Taking no action on your general report is not intended to be an insult to you or a dismissal of your concerns, it is a simple statement that your report didnt contain enough information for the staff to make a responsible decision which could be defended and justified. Every deletion made by staff must be defended and unfortunately statements such as, Somebody found it posted on Photobucket, or Somebody said it was stolen from somebody else, simply do not justify the deletion of a work.
These stricter standards do mean that some unauthorized submissions will remain posted for a longer period of time but we find it preferable to wait rather than risk a large number of erroneous deletions based upon suspicions and inadequate information.
While some of the community may choose to label this stance as endorsing art theft it is not, it is a policy which endorses responsible and justifiable decisions by the staff.
We will continue to accept and review third party reports but since the copyright owner is not directly involved we will continue to hold them to a high standard of evidence and explanation so that the staff involved will be able to make responsible and accurate decisions regarding what, if any, action is required.

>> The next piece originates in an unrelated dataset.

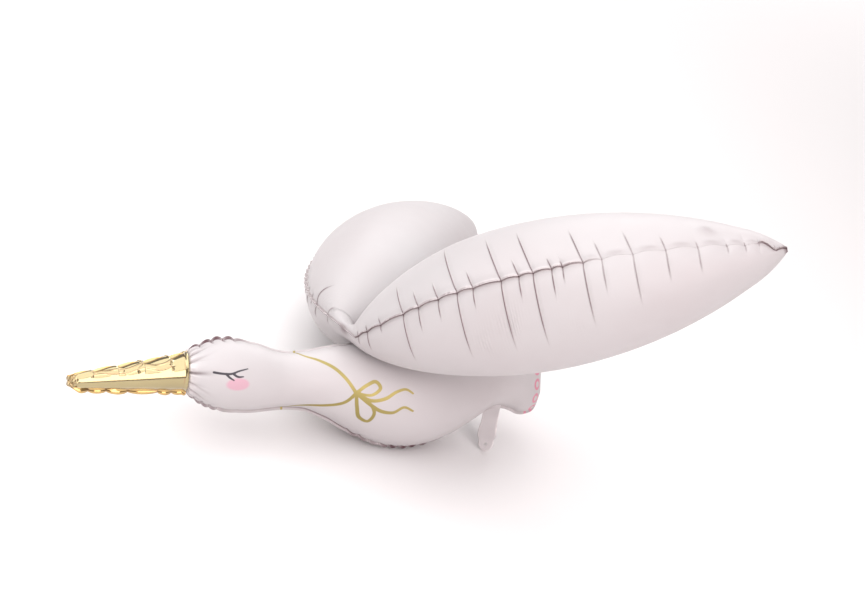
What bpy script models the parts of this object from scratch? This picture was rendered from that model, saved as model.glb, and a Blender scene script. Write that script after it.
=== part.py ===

If you find what you believe to be unauthorized use of someones work, and you know who the author is then your best course of action will always be to notify them and allow them to file the complaint themselves but if you feel the need to become involved and file a report yourself as a concerned third party then you should make the attempt to provide the staff with every bit of factual information you can concerning who you believe to be the actual author and where you believe the work originally came from and please try to understand that if the information you can provide does not amount to much that the staff will take the responsible route of not taking any action until we have sufficient information to act.